Nadia Vanessa Parreira

Grant Type

Dissertation Fieldwork Grant

Institutional Affiliation

Rio de Janeiro, U.F.

Grant number

Gr. 9470

Approve Date

April 25, 2017

Project Title

Parreira Perin, Vanessa, Federal U.of Rio de Janeiro, Rio de Janeiro, Brazil - To aid research on 'Amid Technique & Politics: Ethnography of an International Cooperation Program for Agricultural Development of Mozambique,' supervised by Dr. Macedo Barroso

VANESSA PARREIRA PERIN, then a graduate student at Federal University of Rio de Janeiro, Rio de Janeiro, Brazil, was awarded funding in April 2017 to aid research on ‘Amid Technique & Politics: Ethnography of an International Cooperation Program for Agricultural Development of Mozambique,’ supervised by Dr. Macedo Barroso.
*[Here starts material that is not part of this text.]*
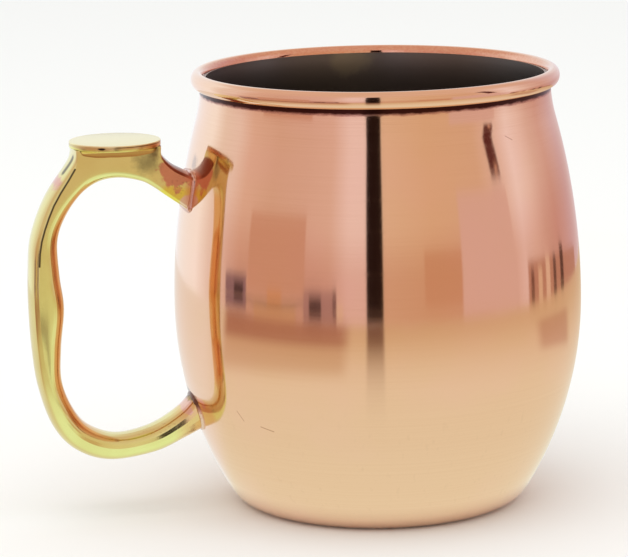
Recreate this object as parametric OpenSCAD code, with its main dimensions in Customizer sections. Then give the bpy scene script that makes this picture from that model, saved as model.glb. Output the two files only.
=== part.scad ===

The research proposes to conduct an ethnographic study of the ProSavana, an international cooperation program signed by the governments of Mozambique, Brazil and Japan, which aims to execute technology transfer projects for agricultural development in the northern region of Mozambique. The study seeks to understand how such an intervention is connected to issues as the right to land tenure in the region; the social and environmental impacts produced by changes in the Mozambican agricultural model; the criticism of local and transnational organizations about the lack of transparency by program managers. Therefore, the study’s main question is how overshadowing those issues, technology transfer for development ‘ carried forward and justified from a technical reason ‘ also becomes an instance of production of political questionings and resistances. Through fieldwork it has been possible to grasp three techno-political themes that pervade the operationalization of this enterprise, but which are often obliterated by technical discourse: the subjects’ relationship with the land, the transfer of “technical packages” and the transnationalization of social movements. Their analysis has helped to understand and connect in a more nuanced way the debates about the operation of a “development apparatus” in the midst of the advances of “global neoliberalism”.